Ci sono infatti scrittori che sussurrano per il loro lettore-confidente, e altri, gli autori di pamphlets, che alzano la voce o si fanno imbonitori. Tengo molto a riconoscere la qualità d'attenzione che richiedono i differenti generi di elocuzione. La ricerca alla quale ho fatto allusione, parlando della mia curiosità per la "cenestesia", tocca un aspetto dell'individualismo moderno, in ciò - anche - che può comportare di patologico; l'attenzione portata da un autore o dai suoi personaggi, a ciò che nel loro corpo li disturba. Il saggio, in una forma libera, mi ha sempre tentato e mi è parso meglio corrispondere ai miei mezzi. Ammiravo la bella scrittura di Roger Caillois nei suoi saggi pubblicati nel "Minotaure". Mi sono sempre augurato che il mio lavoro fosse in rapporto con il tempo che vivevo. Con uno sguardo sulle ricerche di Kerenyi, di Dumézil e di Ludwig Binswanger, mi ero proposto un lavoro di comparazione relativo ai miti di discesa agli inferi nel loro rapporto con le leggende di fondazione.
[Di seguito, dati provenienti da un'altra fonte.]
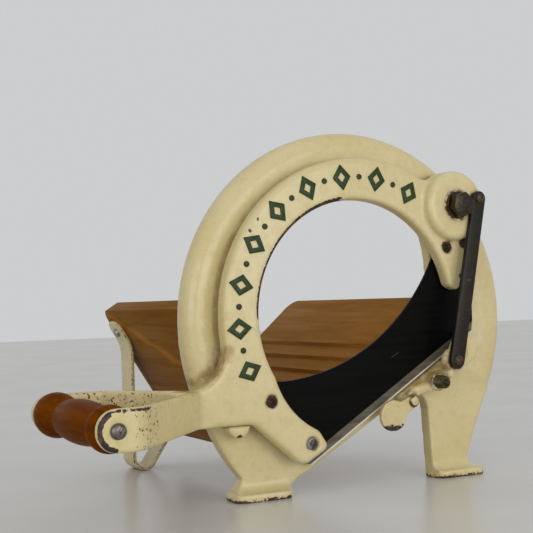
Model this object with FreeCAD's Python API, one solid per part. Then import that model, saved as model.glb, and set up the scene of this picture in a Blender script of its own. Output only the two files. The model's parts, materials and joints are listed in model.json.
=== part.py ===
import FreeCAD
import Part
import math
import os

# Household bread slicer with a swinging knife bow, in millimetres.
# Drawing frame: X to the right along the frame plate, Y towards the trough, Z up from the table.
# The bow's front face is Y 0. SHIFT moves everything so that the origin is the box's bottom centre.

Vector = FreeCAD.Vector

# Knife bow: a C-shaped casting around a round opening
HOLE_R = 87.0
HOLE_Z = 135.5
BOW_BAND = 33.6            # outer radius less the opening's radius
BOW_OFFSET = (4.0, -1.1)   # outer circle's centre from the opening's centre
BOW_T = 12.0
BOW_EDGE_R = 3.5           # rounding of the bow's front edges
BOSS_R = 28.0
BOSS_RISE = 7.0            # boss face in front of the bow's face
BOSS_EDGE_R = 5.0
BOSS_FILLET = 15.0         # outer edge into the boss
BOSS_SIDE = 45.0           # angles on the boss, of its outline's middle and end
BOSS_END = -8.0
CROWN = 120.0              # angle of a point on the bow's outer circle
LIMB_TIP_R = 4.5
PIVOT_ANGLE = 42.85        # where the boss sits around the opening
PIVOT_OUT = 35.8           # and how far outside its edge
ARM_Z = 71.0
ARM_H = 27.0
ARM_FILLET = 29.0
LIMB_FILLET = 12.0
# Corners of the two limbs that hold the blade: angle around the opening, distance outside its edge
UPPER_LIMB = [(24.2, 33.6), (14.95, 19.6), (8.9, 8.8), (13.0, 0.0)]
LOWER_LIMB_FROM = 211.0
LOWER_LIMB_MID = (229.0, 5.6)
LOWER_LIMB = [(245.8, 7.6), (253.2, 17.0), (245.35, 34.8), (242.1, 35.9)]
LIMB_BACK = (218.4, 35.1)

# Fork handle: two flat arms that leave the bow's arm and hold the grip between them
FORK_T = 6.0
GRIP_X = -226.0
NEAR_ARM_Y = -78.0         # outer face of the near arm
FAR_ARM_Y = 66.0
ROOT_X = -150.0            # left end of the bow's arm, where the fork divides
FORK_BEND_R = 12.0
FORK_SPREAD = 47.0         # angle of the arms' slanting stretch to the bow

# Grip and its rod
GRIP_D = 32.0              # at its widest, in the far bead
GRIP_FAR_D = 31.5
GRIP_NEAR_D = 30.2
GRIP_BELLY_D = 29.6
GRIP_NECK_D = 22.0
GRIP_END_D = 25.0
NEAR_BEAD = (8.5, 19.0)    # distances from the grip's end, of the bead's middle and its neck
FAR_BEAD = (11.5, 33.0)
GRIP_END_GAP = 0.5
ROD_R = 3.5
ROD_HEAD_R = 5.0
ROD_HEAD_T = 3.2
ROD_NUT_AF = 11.0
ROD_NUT_T = 5.0
ROD_TAIL = 2.0

# Blade: a flat knife with a hollow back edge, seen square to its cutting edge
BLADE_T = 2.0
BLADE_ANGLE = 31.2
EDGE_IN = 10.4             # cutting edge's distance inside the opening's edge
BEVEL_W = 8.0
EDGE_T = 0.5
BLADE_W = 73.6             # cutting edge to the ends of the hollow back
BACK_SAG = 27.0
BACK_HALF_L = 90.0
# Blade corners: along the cutting edge from its middle, and square to it
BLADE_RIGHT = [(89.4, 0.0), (102.5, 20.9), (119.5, 62.0), (104.6, 81.6)]
BLADE_LEFT = [(-104.0, 74.6), (-116.5, 58.0), (-103.5, 14.0), (-92.5, 0.0)]
BLADE_SCREW_R = 2.5
BLADE_SCREW_HEAD_R = 5.0
BLADE_SCREW_CONE = 2.6
SCREW_SLOT_W = 1.2
SCREW_SLOT_T = 1.0
BLADE_SCREWS = [(218.1, 13.9), (244.3, 19.2), (31.0, 10.8), (28.4, 27.8)]   # angle, distance out
TIP_RIVET = (15.5, 14.5)
TIP_RIVET_R = 2.0

# Frame casting
BLADE_GAP = 2.0            # blade to the ring's bead
BEAD_RISE = 3.0
WEB_T = 8.0
RIM_SHOW = 25.4            # ring's radius beyond the bow's
RING_OFFSET = (6.5, -4.3)
BEAD_W = 33.0
RIM_EDGE_R = 7.0
RIM_DEPTH = 6.5            # rim turned back behind the web
RIM_WALL = 5.0
BEAD_FROM = -25.0
BEAD_TO = 207.0
LEG_DEPTH = 4.0            # legs are that much thicker than the web, at the back
LEG_BOARD_GAP = 3.0        # and clear of the boards
RIGHT_LEG_FROM = 60.0
WINDOW_MARGIN = 11.0
WINDOW_SIDE_R = 87.5       # window's right side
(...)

Non certo la medicina avrei dovuto apprendere per portare a compimento questi sogni, ma l'etnologia o l'antropologia. Pure, ciò che è rimasto di quei primi disegni, è il gusto dei percorsi tematici, e di un comparatismo di largo respiro. Lo si dovrebbe sentire nel mio Largesse o anche nelle Enchanteresses.

E tale è il saggio: il saggista deve saggiarsi, da sé a sé, ma a proposito di qualcosa che gli importi più ancora che se stesso, in una cura della verità che esige, in tutti i campi, l'espressione la più giusta.